Clement cleared his throat. “Actually, Francine, the offer stipulates that Willow be cast as Juliet. They’ve read the early reviews, and one of the theater representatives was in Denver last month to see the final performance we had there. They were very taken with Willow and want her in New York as soon as possible.”

A fountain of warm pleasure bubbled up in Willow’s chest. “Really?” Her mind whirled with the possibilities. To play Juliet in New York City. It didn’t get any better than that for an actress.

“What?” Francine’s incredulous voice silenced conversation and sucked the warmth out of Willow. “You’re jesting, aren’t you?”

“I’m not.” Clement’s voice held a bit of steel. “The offer is very specific. They want Willow in the lead role. Without her consent, the offer is void. Everything hinges on her.”

Willow blinked. “They want me? For Juliet?”

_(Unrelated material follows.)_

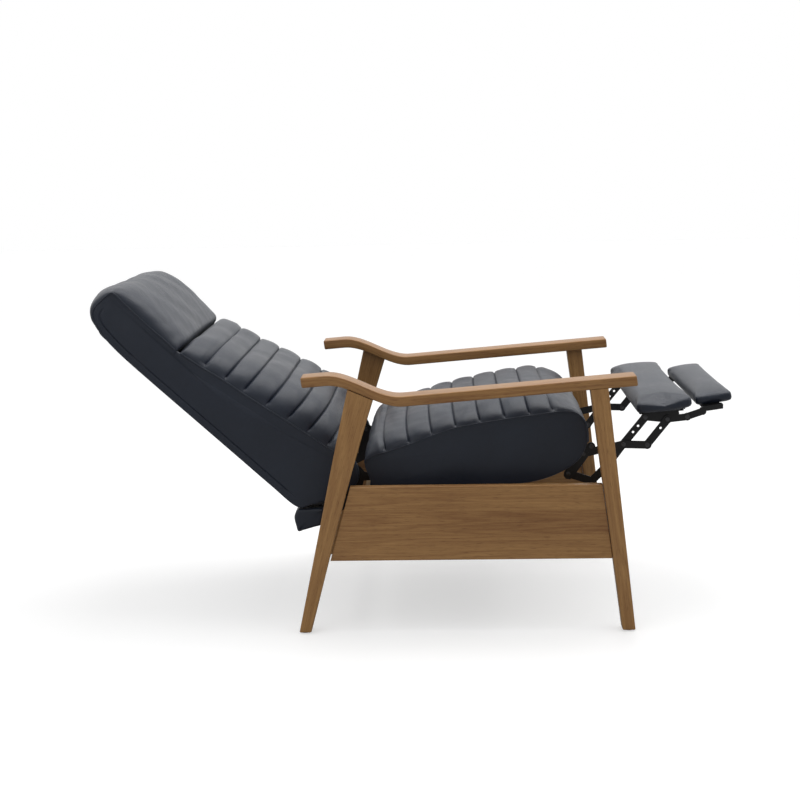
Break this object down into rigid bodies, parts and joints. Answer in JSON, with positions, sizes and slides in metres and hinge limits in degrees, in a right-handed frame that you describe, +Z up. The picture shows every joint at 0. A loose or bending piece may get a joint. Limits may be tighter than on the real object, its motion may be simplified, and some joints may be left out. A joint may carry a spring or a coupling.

A calculating expression flitted across Francine’s face before she assumed a smile. “Willow, what an honor. I’m so happy for you.” She came forward, gripped Willow’s upper arms, and kissed the air beside her cheek. Willow held in a wince at the fierceness of Francine’s hold and tried not to shiver at the brittleness in her eyes. They would talk about this later for sure.

Clement continued. “Let’s get over to the reception before our guests wonder what’s become of us. And for the moment, I would suggest we keep all this under wraps until the contracts are signed.” He motioned toward the front doors but held Willow back when she lifted her hem to go. Francine threw a look back over her shoulder, but Clement waved her on. When they were alone, he rubbed his chin. “You need to consider getting an agent or manager to see to your career.”